Here’s yet another reminder that we can’t rely on technology alone to save fuel. According to The New York Times, the next generation of gas-electric hybrid vehicles is being designed mostly to boost performance, rather than to boost efficiency. To wit:

The 2005 Honda Accord hybrid gets about the same miles per gallon as the basic four-cylinder model, according to a review by Consumer Reports, a car-buyer’s guide, and it saves only about two miles a gallon compared with the V-6 model on which it is based. Thanks to the hybrid technology, though, it accelerates better.

 

 

Not to pooh-pooh a 2 mile per gallon boost, but does such a small mpg gain really warrant the federal tax subsidy that’s currently doled out to hybrids in the US? Of course, the hybrid tax breaks are scheduled for phase-out in 2006. But they’ve been extended so many times now that I’m wondering if they’ll become permanent.

 

This phenomenon—using technological innovation to boost performance rather than efficiency—is really just a continuation of a long-standing trend.
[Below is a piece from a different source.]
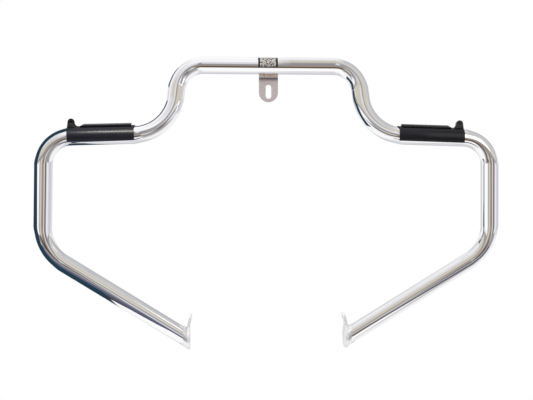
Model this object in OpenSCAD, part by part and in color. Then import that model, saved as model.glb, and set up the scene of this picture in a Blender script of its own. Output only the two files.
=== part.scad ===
// Motorcycle crash bar: one bent chrome tube with a slotted tab at the middle of its top bar,
// a holed plate welded on each foot and a rubber foot pad on each shoulder.
// Millimetres. Z is up, X runs across the motorcycle and -Y is the front.
// The origin is the centre of the tab's slot, on the tab's rear face.

/* [Tube] */
// Outside diameter of the tube
tube_od = 31.75; // [28:0.05:35]
// Wall thickness of the tube
tube_wall = 2.5; // [1.5:0.1:4]
// Centre line radius of the upper bends and the outer corners
tight_bend_r = 50; // [42:1:58]
// Centre line radius of the lower neck bends and the knees
wide_bend_r = 80; // [64:1:90]
// Amount that bending takes off each side of the tube
bend_thin = 0.4; // [0.3:0.05:0.6]

/* [Bar shape] */
// Half length of the top bar, from its middle to the corner of the centre line
top_half = 162; // [140:1:190]
// Half distance between the lower corners of the necks
neck_half = 177; // [160:1:200]
// Drop of the necks below the top bar
neck_drop = 127; // [118:1:160]
// Distance that the necks reach forward
neck_reach = 16; // [0:1:40]
// Half distance between the outer corners
shoulder_half = 394; // [370:1:430]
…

Per person energy use in the Pacific Northwest has remained flat for decades, as each improvement in energy efficiency has been accompanied by an equal and opposite increase in our appetites. Still, it’s good to get a reminder of exactly what the consumer dynamic is here; said one buyer of a hybrid Accord, “I wasn’t prepared to give up anything to ‘go green’ – not performance, amenities, or space.” And that attitude is shared, no doubt, by most of the car buying public. Which serves as a reminder that nobody should be sanguine that technological innovation, by itself, will have much of a dent on our fuel consumption.